• **Work required**
Exactly repeat the full listing that follows.

*** Provided data ***

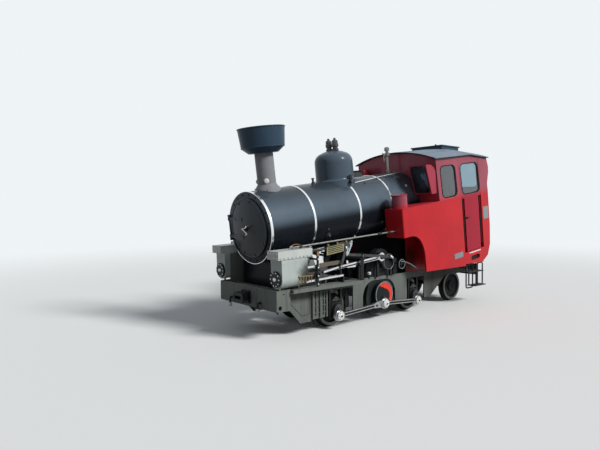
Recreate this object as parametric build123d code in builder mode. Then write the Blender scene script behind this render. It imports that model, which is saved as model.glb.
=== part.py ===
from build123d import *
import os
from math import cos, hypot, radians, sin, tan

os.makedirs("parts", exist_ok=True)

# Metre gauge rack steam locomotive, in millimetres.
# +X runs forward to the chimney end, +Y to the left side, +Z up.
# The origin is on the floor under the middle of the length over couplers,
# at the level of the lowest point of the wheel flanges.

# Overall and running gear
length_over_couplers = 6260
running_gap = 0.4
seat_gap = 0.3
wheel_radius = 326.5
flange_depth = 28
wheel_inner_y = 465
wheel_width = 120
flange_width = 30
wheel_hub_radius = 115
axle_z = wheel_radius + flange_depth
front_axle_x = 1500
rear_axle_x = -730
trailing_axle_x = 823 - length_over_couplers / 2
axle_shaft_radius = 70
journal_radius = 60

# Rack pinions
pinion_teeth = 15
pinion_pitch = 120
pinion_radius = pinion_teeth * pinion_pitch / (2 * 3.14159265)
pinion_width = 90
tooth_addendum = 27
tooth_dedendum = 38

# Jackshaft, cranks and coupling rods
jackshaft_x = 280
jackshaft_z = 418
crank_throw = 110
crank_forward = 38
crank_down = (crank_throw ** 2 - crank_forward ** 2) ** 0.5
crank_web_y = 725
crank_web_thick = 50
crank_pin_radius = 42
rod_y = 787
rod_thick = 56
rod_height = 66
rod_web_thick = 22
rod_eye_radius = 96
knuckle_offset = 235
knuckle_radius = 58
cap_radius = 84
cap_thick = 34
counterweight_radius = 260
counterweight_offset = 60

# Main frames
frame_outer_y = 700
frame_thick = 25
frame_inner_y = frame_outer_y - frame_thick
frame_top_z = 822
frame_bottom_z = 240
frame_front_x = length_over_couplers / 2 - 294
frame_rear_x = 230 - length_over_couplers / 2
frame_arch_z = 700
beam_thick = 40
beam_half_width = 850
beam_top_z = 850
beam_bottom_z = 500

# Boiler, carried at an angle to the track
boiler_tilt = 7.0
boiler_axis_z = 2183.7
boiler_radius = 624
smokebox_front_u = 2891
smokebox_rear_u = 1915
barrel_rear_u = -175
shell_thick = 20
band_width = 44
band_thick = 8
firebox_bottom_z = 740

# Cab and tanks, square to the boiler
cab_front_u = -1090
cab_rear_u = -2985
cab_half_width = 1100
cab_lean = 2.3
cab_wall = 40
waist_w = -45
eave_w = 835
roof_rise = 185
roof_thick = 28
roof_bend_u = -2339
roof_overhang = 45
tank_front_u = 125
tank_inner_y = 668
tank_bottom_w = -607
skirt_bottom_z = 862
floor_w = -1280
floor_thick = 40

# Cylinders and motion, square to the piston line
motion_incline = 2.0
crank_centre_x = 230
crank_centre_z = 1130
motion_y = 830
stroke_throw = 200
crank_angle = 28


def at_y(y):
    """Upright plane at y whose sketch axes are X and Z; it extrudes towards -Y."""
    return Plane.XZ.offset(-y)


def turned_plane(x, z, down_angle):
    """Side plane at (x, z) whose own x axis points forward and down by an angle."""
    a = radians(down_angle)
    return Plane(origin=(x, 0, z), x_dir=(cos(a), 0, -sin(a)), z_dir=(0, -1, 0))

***

• **Final result**
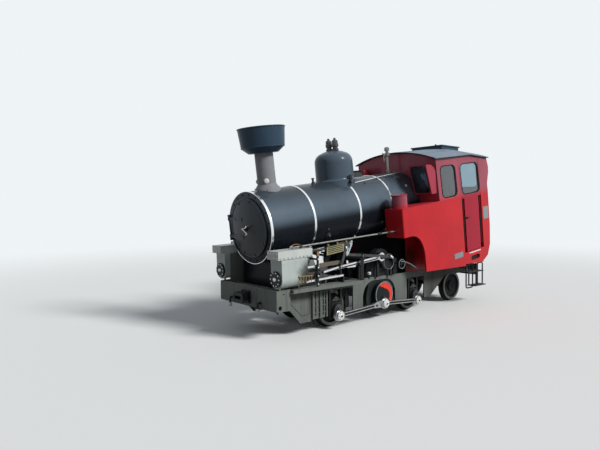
Recreate this object as parametric build123d code in builder mode. Then write the Blender scene script behind this render. It imports that model, which is saved as model.glb.
=== part.py ===
from build123d import *
import os
from math import cos, hypot, radians, sin, tan

os.makedirs("parts", exist_ok=True)

# Metre gauge rack steam locomotive, in millimetres.
# +X runs forward to the chimney end, +Y to the left side, +Z up.
# The origin is on the floor under the middle of the length over couplers,
# at the level of the lowest point of the wheel flanges.

# Overall and running gear
length_over_couplers = 6260
running_gap = 0.4
seat_gap = 0.3
wheel_radius = 326.5
flange_depth = 28
wheel_inner_y = 465
wheel_width = 120
flange_width = 30
wheel_hub_radius = 115
axle_z = wheel_radius + flange_depth
front_axle_x = 1500
rear_axle_x = -730
trailing_axle_x = 823 - length_over_couplers / 2
axle_shaft_radius = 70
journal_radius = 60

# Rack pinions
pinion_teeth = 15
pinion_pitch = 120
pinion_radius = pinion_teeth * pinion_pitch / (2 * 3.14159265)
pinion_width = 90
tooth_addendum = 27
tooth_dedendum = 38

# Jackshaft, cranks and coupling rods
jackshaft_x = 280
jackshaft_z = 418
crank_throw = 110
crank_forward = 38
crank_down = (crank_throw ** 2 - crank_forward ** 2) ** 0.5
crank_web_y = 725
crank_web_thick = 50
crank_pin_radius = 42
rod_y = 787
rod_thick = 56
rod_height = 66
rod_web_thick = 22
rod_eye_radius = 96
knuckle_offset = 235
knuckle_radius = 58
cap_radius = 84
cap_thick = 34
counterweight_radius = 260
counterweight_offset = 60

# Main frames
frame_outer_y = 700
frame_thick = 25
frame_inner_y = frame_outer_y - frame_thick
frame_top_z = 822
frame_bottom_z = 240
frame_front_x = length_over_couplers / 2 - 294
frame_rear_x = 230 - length_over_couplers / 2
frame_arch_z = 700
beam_thick = 40
beam_half_width = 850
beam_top_z = 850
beam_bottom_z = 500

# Boiler, carried at an angle to the track
boiler_tilt = 7.0
boiler_axis_z = 2183.7
boiler_radius = 624
smokebox_front_u = 2891
smokebox_rear_u = 1915
barrel_rear_u = -175
shell_thick = 20
band_width = 44
band_thick = 8
firebox_bottom_z = 740

# Cab and tanks, square to the boiler
cab_front_u = -1090
cab_rear_u = -2985
cab_half_width = 1100
cab_lean = 2.3
cab_wall = 40
waist_w = -45
eave_w = 835
roof_rise = 185
roof_thick = 28
roof_bend_u = -2339
roof_overhang = 45
tank_front_u = 125
tank_inner_y = 668
tank_bottom_w = -607
skirt_bottom_z = 862
floor_w = -1280
floor_thick = 40

# Cylinders and motion, square to the piston line
motion_incline = 2.0
crank_centre_x = 230
crank_centre_z = 1130
motion_y = 830
stroke_throw = 200
crank_angle = 28


def at_y(y):
    """Upright plane at y whose sketch axes are X and Z; it extrudes towards -Y."""
    return Plane.XZ.offset(-y)


def turned_plane(x, z, down_angle):
    """Side plane at (x, z) whose own x axis points forward and down by an angle."""
    a = radians(down_angle)
    return Plane(origin=(x, 0, z), x_dir=(cos(a), 0, -sin(a)), z_dir=(0, -1, 0))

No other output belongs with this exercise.